Hari Raya Puasa is the most prominent of all Muslim festivals in Singapore and Malaysia. Hari Raya is Malay for "Grand day of rejoicing". It is also known in Arabic as Edil Fitri. Edil Fitri or Hari Raya Puasa is a celebratory occasion following a month of fasting. The month of fasting is known as Ramadhan.
Date Of Hari Raya Puasa
According to the Muslim calendar, Hari Raya Puasa falls on the first month of the Muslim month of Shawal. Shawal is the 10th month in the Muslim calendar. The Muslims follow the lunar calendar as opposed to the solar calendar and therefore the dates on which Hari Raya Puasa falls varies each year. Hari Raya Puasa therefore should not be mistaken for the first day of the Malay or Muslim New Year.
The Fasting Month Of Ramadhan
Ramadhan falls on the 9th month of the Muslim year. Puasa is Malay for "fasting", which commences at 5:30 am and ends at 7:00 pm. The month of Ramadhan is spent in fasting, prayer and the internal cleansing of the soul. The duration of fasting in a day lasts from dawn to dusk. It is also a time where Muslims abstain from sensual and worldly pleasures. During Ramadhan most Muslims read the Quran (Muslim holy book). Muslims learn to appreciate the finer aspects of life and incline towards giving to the less fortunate.
Fasting is expected of all adults with the exception of very old people, the sick and women who are expecting and breast feeding. Travellers are permitted to eat during the period of fasting provided they make up for lost days later on. Fast is broken after sunset when it is time for the evening meal known as Iftar. Fasting is broken slowly with light dishes of dates or apricots soaked in sweetened water or with a special drink made of spicy milk. This seems the method by which Prophet Mohammed broke fast. A big meal follows the break of fast when Muslims can eat and drink as they wish till the hours before dawn. Children are trained to fast by the time they are 6 years old. They fast for half a day in preparation for full fasting when they become adults. Muslim converts also train with half a day's fasting before they take on full scale fasting.
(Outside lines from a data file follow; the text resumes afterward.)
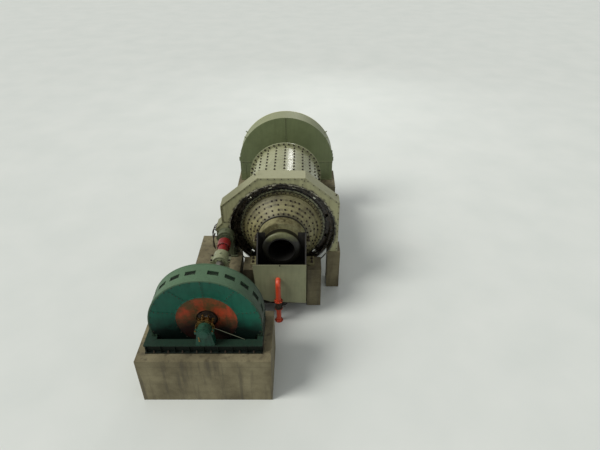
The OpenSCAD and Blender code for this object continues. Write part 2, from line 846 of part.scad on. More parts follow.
module stator_frame() {
    rib_t = 30;
    rib_out = 10;
    foot_edge = 20;
    rib_front = motor_mid - core_w / 2 - rib_out;
    rib_back = motor_mid + core_w / 2 + rib_out;
    wrapper_in = motor_r - wrapper_t;
    seat_r = core_r + running_gap;
    color(sea_green) placed() difference() {
        union() {
            intersection() {
                driven([
                    [wrapper_in, motor_front], [motor_r, motor_front], [motor_r, motor_back],
                    [wrapper_in, motor_back], [wrapper_in, rib_back], [seat_r, rib_back],
                    [seat_r, rib_back - rib_t], [wrapper_in, rib_back - rib_t],
                    [wrapper_in, rib_front + rib_t], [seat_r, rib_front + rib_t],
                    [seat_r, rib_front], [wrapper_in, rib_front]
                ]);
                above(base_top);
            }
            driven([
                [seat_r, motor_mid - belly_w / 2], [belly_r, motor_mid - belly_w / 2],
                [belly_r, motor_mid + belly_w / 2], [seat_r, motor_mid + belly_w / 2]
            ]);
            for (side = [-1, 1])
                block([drive_x + (side > 0 ? foot_clear : -base_right), motor_front + foot_edge, base_top],
                      [drive_x + (side > 0 ? base_right : -foot_clear), motor_back - foot_edge,
                       base_top + stator_foot_t]);
        }
        drive_bar(core_r + running_gap, motor_front - 1, motor_back + 1);
        for (side = [-1, 1], k = [0:window_count - 1])
            let (a = side * (window_joint / 2 + k * window_pitch))
                if (cos(a) > -0.2)
                    translate([drive_x, motor_mid, drive_z]) rotate([0, a, 0])
                        translate([0, 0, motor_r]) cube([window_len, window_w, 3 * wrapper_t], center = true);
    }
}

module stator_core() {
    color(black_steel) placed() driven([
        [stator_bore_r, motor_mid - core_w / 2], [core_r, motor_mid - core_w / 2],
        [core_r, motor_mid + core_w / 2], [stator_bore_r, motor_mid + core_w / 2]
    ]);
}

module motor_rotor() {
    bore = line_shaft_r + running_gap;
    rim_half = core_w / 2 - 12;
    rim_in = rotor_r - 150;
    web_half = 30;
    hub_half = motor_w / 2 - shield_dish - guide_depth + 30;
    color(black_steel) placed() driven([
        [bore, motor_mid - hub_half], [hub_rotor_d / 2, motor_mid - hub_half],
        [hub_rotor_d / 2, motor_mid - web_half], [rim_in, motor_mid - web_half],
        [rim_in, motor_mid - rim_half], [rotor_r, motor_mid - rim_half],
        [rotor_r, motor_mid + rim_half], [rim_in, motor_mid + rim_half],
        [rim_in, motor_mid + web_half], [hub_rotor_d / 2, motor_mid + web_half],
        [hub_rotor_d / 2, motor_mid + hub_half], [bore, motor_mid + hub_half]
    ]);
}

// Dished end shield, drawn at the motor's front
module end_shield() {
    out_r = motor_r - wrapper_t - running_gap;
    rim_y = shield_y + shield_t;
    intersection() {
        driven([
            [guide_d / 2, shield_y + shield_dish], [out_r, shield_y], [out_r, rim_y],
            [guide_d / 2, rim_y + shield_dish]
        ]);
        union() {
            above(base_top + stator_foot_t + running_gap);
            drive_bar(core_r, motor_front, rim_y + shield_dish + 1);
        }
    }
}

// Cone that leads the cooling air to the rotor, drawn at the motor's front
module air_guide() {
    start = shield_y + shield_dish;
    driven([
        [guide_hole_d / 2, start + guide_depth], [guide_d / 2, start],
        [guide_d / 2 - running_gap, start + shield_t], [guide_hole_d / 2, start + guide_depth + shield_t]
    ]);
}

// Mirrors the motor's front pieces to its back
module at_motor_back() {
    translate([0, motor_mid, 0]) mirror([0, 1, 0]) translate([0, -motor_mid, 0]) children();
}

module front_end_shield() {
    color(dark_teal) placed() end_shield();
}

module back_end_shield() {
    color(dark_teal) placed() at_motor_back() end_shield();
}

module front_air_guide() {
    color(warm_red) placed() air_guide();
}

module back_air_guide() {
    color(warm_red) placed() at_motor_back() air_guide();
}

// Pedestal bearing of the motor, from y0 towards +Y
module pedestal(y0) {
    head_r = pedestal_head_d / 2;
    half_w = pedestal_w / 2;
    sole_top = base_top + 60;
    difference() {
        union() {
            slab(y0, y0 + pedestal_t) polygon([
                [drive_x - half_w, base_top], [drive_x + half_w, base_top], [drive_x + half_w, sole_top],
                [drive_x + head_r, drive_z], [drive_x - head_r, drive_z], [drive_x - half_w, sole_top]
            ]);
            drive_bar(head_r, y0, y0 + pedestal_t);
        }
        drive_bar(line_shaft_r + running_gap, y0 - 1, y0 + pedestal_t + 1);
    }
}

module front_pedestal() {
    color(dark_teal) placed() pedestal(pedestal_y);
}

module back_pedestal() {
    color(dark_teal) placed() pedestal(back_beam_front + (back_beam_w - pedestal_t) / 2);
}

module slip_rings() {
    bore = line_shaft_r + running_gap;
    ring_r = slip_ring_d / 2;
    sleeve_r = line_shaft_r + 25;
    start = yoke_y + 140;
    ring_w = 50;
    pitch = 85;
    rings = 2;
    first = start + 15;
    color(gold) placed() driven(concat(
        [[bore, start], [sleeve_r, start]],
        [for (k = [0:rings - 1]) let (y = first + k * pitch) each [
            [sleeve_r, y], [ring_r, y], [ring_r, y + ring_w], [sleeve_r, y + ring_w]]],
        [[sleeve_r, start + rings * pitch], [bore, start + rings * pitch]]));
}

// Brush holders on a yoke behind the front pedestal
module brush_gear() {
    holder_in = slip_ring_d / 2 + 8;
    holder_out = holder_in + 110;
    yoke_low = drive_z - 60;
    holder = [50, 300, 70];
    color(gold) placed() union() {
        difference() {
            drive_bar(holder_out, yoke_y, yoke_y + yoke_t);
            drive_bar(holder_in, yoke_y - 1, yoke_y + yoke_t + 1);
            block([drive_x - holder_out - 1, yoke_y - 1, drive_z - holder_out - 1],
                  [drive_x + holder_out + 1, yoke_y + yoke_t + 1, yoke_low]);
        }
        for (a = [-60, -20, 20, 60])
            translate([drive_x, yoke_y, drive_z]) rotate([0, a, 0])
                translate([-holder[0] / 2, 0, holder_in]) cube(holder);
    }
}

module discharge_box() {
    back_y = box_back_y;
    front_y = plate_y + box_t;
    half_w = box_w / 2;
    top_z = axis_z + box_back_h;
    floor_back = box_floor_front - box_floor_fall;
    slot_r = bell_neck_r + 25;
    outlet_len = 150;
    color(black_steel) placed() difference() {
        union() {
            block([-half_w, back_y - box_t, floor_back], [half_w, back_y, top_z]);
            for (side = [0, 1])
                translate([side > 0 ? half_w - box_t : -half_w, 0, 0]) rotate([90, 0, 90])
                    linear_extrude(box_t) polygon([
                        [back_y, top_z], [back_y - box_t, top_z], [front_y, box_lip_z],
                        [front_y, box_floor_front], [back_y, floor_back]
                    ]);
            translate([-half_w, 0, 0]) rotate([90, 0, 90]) linear_extrude(box_w) polygon([
                [front_y, box_floor_front], [back_y, floor_back],
                [back_y, floor_back + box_t], [front_y, box_floor_front + box_t]
            ]);
            translate([0, outlet_y, floor_back - outlet_len])
                cylinder(d = outlet_d + 2 * box_t, h = 2 * outlet_len);
        }
        mill_bar(slot_r, back_y - box_t - 1, back_y + 1);
        block([-slot_r, back_y - box_t - 1, axis_z], [slot_r, back_y + 1, top_z + 1]);
        translate([0, outlet_y, floor_back - outlet_len - 1])
            cylinder(d = outlet_d, h = box_floor_fall + 2 * outlet_len);
    }
}

module discharge_front_plate() {
    left = box_w / 2 + plate_over;
    right = box_w / 2;
    low = box_floor_front;
    color(cream) placed() difference() {
        slab(plate_y, plate_y + box_t) polygon([
            [-left, box_lip_z], [-left + 120, low + 270], [-right / 2, low + 80], [right, low],
            [right, box_lip_z]
        ]);
        translate([-water_pipe_left, plate_y - 1, axis_z - water_pipe_drop]) rotate([-90, 0, 0])
            cylinder(d = water_pipe_d - 2 * water_wall, h = box_t + 2);
    }
}

// Flush water pipe: a stub on the front plate, an elbow down and a bolted flange
module flush_water_inlet() {
    bend = 150;
    stub = 60;
    pipe_r = water_pipe_d / 2;
    bend_out = bend + pipe_r + 1;
    collar_t = 25;
    collar_over = 70;
    bolt_ring = pipe_r + 47;
    bolts = 8;
    bolt_hole = 22;
    color(warm_red) placed() translate([-water_pipe_left, plate_y, axis_z - water_pipe_drop]) union() {
        rotate([90, 0, 0]) pipe(pipe_r, water_wall, stub);
        translate([0, -stub, -bend]) rotate([0, 0, 180]) rotate([0, -90, 0]) intersection() {
            rotate_extrude() translate([bend, 0]) pipe_ring(pipe_r, water_wall);
            translate([0, 0, -pipe_r - 1]) cube([bend_out, bend_out, 2 * pipe_r + 2]);
        }
        translate([0, -stub - bend, -bend - water_riser]) difference() {
            union() {
                cylinder(r = pipe_r, h = water_riser);
                cylinder(r = pipe_r + collar_over, h = collar_t);
            }
            translate([0, 0, -1]) cylinder(r = pipe_r - water_wall, h = water_riser + 2);
            for (k = [0:bolts - 1]) rotate([0, 0, (k + 0.5) * 360 / bolts])
                translate([bolt_ring, 0, -1]) cylinder(d = bolt_hole, h = collar_t + 2);
        }
    }
}

module pipe_ring(r, wall) {
    difference() {
        circle(r);
        circle(r - wall);
    }
}

module pipe(r, wall, len) {
    linear_extrude(len) pipe_ring(r, wall);
}

// The upper half of the hood as a turned shell
module hood_ring() {
    hole_r = hood_hole_d / 2;
    back_hole = spout_r + running_gap;
    turned([
        [hole_r, hood_y], [hood_r, hood_y], [hood_r, hood_back_y], [back_hole, hood_back_y],
        [back_hole, hood_back_y - hood_t], [hood_in, hood_back_y - hood_t],
        [hood_in, hood_y + hood_t], [hole_r, hood_y + hood_t]
    ]);
}

module hood_left() {
    color(hood_green) placed() intersection() {
        hood_ring();
        block([-hood_r - 1, hood_y - 1, axis_z], [0, hood_back_y + 1, axis_z + hood_r + 1]);
    }
}

module hood_right() {
    color(hood_green) placed() intersection() {
        hood_ring();
        block([0, hood_y - 1, axis_z], [hood_r + 1, hood_back_y + 1, axis_z + hood_r + 1]);
    }
}

// The skirt below the hood: a plate in front, one at the back and one at either end
module hood_skirt() {
    joint_gap = hood_t + running_gap;
    color(hood_green) placed() {
        skirt_plate(hood_y, hood_hole_d / 2);
        skirt_plate(hood_back_y - hood_t, spout_r + running_gap);
        for (side = [-hood_r, hood_in])
            block([side, hood_y + joint_gap, pier_h], [side + hood_t, hood_back_y - joint_gap, axis_z]);
    }
}

// One wide plate of the skirt, cut out round the mill axis
module skirt_plate(y, hole_r) {
    slab(y, y + hood_t) difference() {
        translate([-hood_r, pier_h]) square([2 * hood_r, axis_z - pier_h]);
        translate([0, axis_z]) circle(hole_r);
    }
}

module feed_spout() {
    wall = 25;
    collar_r = spout_r + 95;
    collar_t = 30;
    end_y = hood_back_y + spout_out;
    start = feeder_end - 160;
    bolt_ring = spout_r + 55;
    bolts = 12;
    bolt_hole = 26;
    color(hood_green) placed() difference() {
        turned([
            [spout_r - wall, start], [spout_r, start], [spout_r, end_y - collar_t],
            [collar_r, end_y - collar_t], [collar_r, end_y], [spout_r - wall, end_y]
        ]);
        for (k = [0:bolts - 1]) rotate_about_mill((k + 0.5) * 360 / bolts)
            translate([bolt_ring, end_y - collar_t - 1, 0]) rotate([-90, 0, 0])
                cylinder(d = bolt_hole, h = collar_t + 2);
    }
}

drive_foundation();
discharge_pier();
feed_pier();
guard_wall();
discharge_bearing_base();
discharge_bearing_cap();
feed_bearing_base();
feed_bearing_cap();
shell();
discharge_head();
feed_head();
discharge_bell();
girth_gear();
feeder_drum();
feeder_end_plate();
feeder_scoops();
guard_front();
guard_back();
guard_roof();
guard_left_side();
guard_right_side();
pinion();
pinion_shaft();
pinion_front_bearing();
pinion_back_bearing();
coupling_pinion_half();
coupling_shaft_half();
line_shaft();
line_shaft_bearing();
motor_base_frame();
stator_frame();
stator_core();
motor_rotor();
front_end_shield();
back_end_shield();
front_air_guide();
back_air_guide();
front_pedestal();
back_pedestal();
slip_rings();
brush_gear();
discharge_box();
discharge_front_plate();
flush_water_inlet();
hood_left();
hood_right();
hood_skirt();
feed_spout();
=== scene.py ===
# Looks of a grinding ball mill with its girth gear drive, low-speed motor, scoop feeder and concrete piers.
# Metres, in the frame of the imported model: +Z up, mill axis along Y, discharge end facing -Y.
import json
import math
import random

import bmesh
import bpy
from mathutils import Matrix, Vector


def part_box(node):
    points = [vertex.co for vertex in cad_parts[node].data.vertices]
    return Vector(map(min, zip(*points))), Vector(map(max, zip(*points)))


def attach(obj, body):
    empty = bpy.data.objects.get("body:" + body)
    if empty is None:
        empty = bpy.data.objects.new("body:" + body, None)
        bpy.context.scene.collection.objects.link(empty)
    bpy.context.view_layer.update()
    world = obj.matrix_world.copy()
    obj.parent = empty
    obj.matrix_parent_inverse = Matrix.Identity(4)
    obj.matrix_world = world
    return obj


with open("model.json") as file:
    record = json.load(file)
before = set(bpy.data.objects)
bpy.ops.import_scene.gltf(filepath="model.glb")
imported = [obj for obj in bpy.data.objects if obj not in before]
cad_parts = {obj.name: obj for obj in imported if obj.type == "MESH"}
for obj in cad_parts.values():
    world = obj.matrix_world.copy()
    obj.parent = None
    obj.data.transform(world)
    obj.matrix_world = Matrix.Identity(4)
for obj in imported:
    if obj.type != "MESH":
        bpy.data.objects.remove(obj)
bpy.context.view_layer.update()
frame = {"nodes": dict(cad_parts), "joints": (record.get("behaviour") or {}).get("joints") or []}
nodes = frame["nodes"]


# Camera, floor and light
# The viewer stands on a gallery in front of the discharge end and looks down along the mill.
# Soft light comes from the left, as from a window wall, and from one tall window behind the feed end.
camera_data = bpy.data.cameras.new("gallery_camera")
camera_data.lens = 28.08
camera_data.sensor_width = 36.0
camera_data.clip_end = 500.0
camera = bpy.data.objects.new("gallery_camera", camera_data)
camera.location = (0.726, -15.435, 14.0)
camera.rotation_euler = (math.radians(56.45), 0.0, 0.0)
bpy.context.scene.collection.objects.link(camera)
bpy.context.scene.camera = camera
bpy.context.scene.view_settings.view_transform = "Standard"


def linear(red, green, blue):
    """A display colour as the linear colour that the shaders want."""
    return tuple(c / 12.92 if c <= 0.04045 else ((c + 0.055) / 1.055) ** 2.4 for c in (red, green, blue)) + (1.0,)


def add(tree, kind, inputs=None, **settings):
    """Adds a shader node and sets or links its inputs."""
    node = tree.nodes.new(kind)
    for name, value in settings.items():
        setattr(node, name, value)
    for name, value in (inputs or {}).items():
        if isinstance(value, bpy.types.NodeSocket):
            tree.links.new(value, node.inputs[name])
        else:
            node.inputs[name].default_value = value
    return node


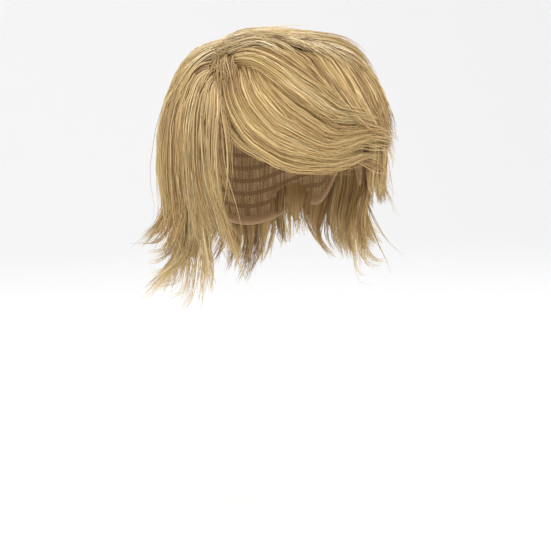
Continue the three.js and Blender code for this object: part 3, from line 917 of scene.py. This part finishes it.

The break of fast is followed by tarawih prayers which brings family members closer. Friends take turns to exchange invitations to break fast known as majlis berbuka puasa meaning "breaking of fast" as one big happy family. In Geylang and Jalan Bussorah (behind Masjid Sultan), streets are brightly lit with all sorts of Malay culinary specialities that go on sale for the breaking of fast.
The Festival of Hari Raya Puasa or Edil Fitri
Hari Raya Puasa marks the end of the Muslim fasting month of Ramadhan. Prayers followed by a thanks-giving feasts are held in mosques on the morning of the occasion. It is a time of forgiveness within the Muslim community and a time for strengthening of bonds amongst relatives and friends. New clothes, decorated houses and exchange of invitations between friends and relatives commemorate Hari Raya Puasa. Children salam (greet) their parents on the morning of Hari Raya Puasa and ask for forgiveness and blessings.
Of importance are the two out of the five tennets of Islam that mark Hari Raya Puasa. Fasting encapsulates the third pillar and Zakat Fitrah, or "tithing", encapsulates the fourth pillar of Islam. Zakat in Islamic law prescribes 2% of property or 1/40th of income be distributed to the poor. By the eve of Hari Raya Puasa most Muslims would have paid their taxes by distributing money to the needy and less fortunate.
The asking of pardon amongst family members signifies the renewal of old ties. Government and commercial buildings are brightly lit whilst oil lamps light up Muslim homes.
The celebration of the festival extends to a month where importance is placed on the first three days. During the three days Muslim homes have an "open house" policy where friends and relatives visit. It is also customary during this period that graves of departed souls are visited and they are remembered in prayers. Seven days prior to Hari Raya Puasa a small oil lamp is lit in front of every Muslim home. Each day an additional lamp is added and finally by the seventh day there are seven lamps lit in a complete row. These lamps are meant to welcome the souls of the departed who are supposed to be visiting their families in the night. This ceremony is known as Malam Tujoh Likur , meaning "all soul's night".
On Hari Raya Puasa the Malays in Singapore have a lavish spread of all sorts of food over their dinning table. They would have specialities such as beef rendang (a spicy dish of beef that is like a dry curry), ketupat (rice cake wrapped in coconut leaf) and lontong (rice cake immersed in coconut gravy). Along with these would be cookies cakes and pineapple tarts. Amongst the Indian Muslims such as the Pakistanis, Khojas and Dawoodi Bohras the dinning tables would be laden with spreads of curries, biryani (savoury rice cooked with meat or chicken ) and dates cooked in milk.
The Malays would greet each other with Selamat Hari Raya, which means "happy day of joy" and the Indian Muslims would say Eid Mubarak, meaning "blessings of the holy day". Hari Raya Puasa is a public holiday in Singapore and Malaysia.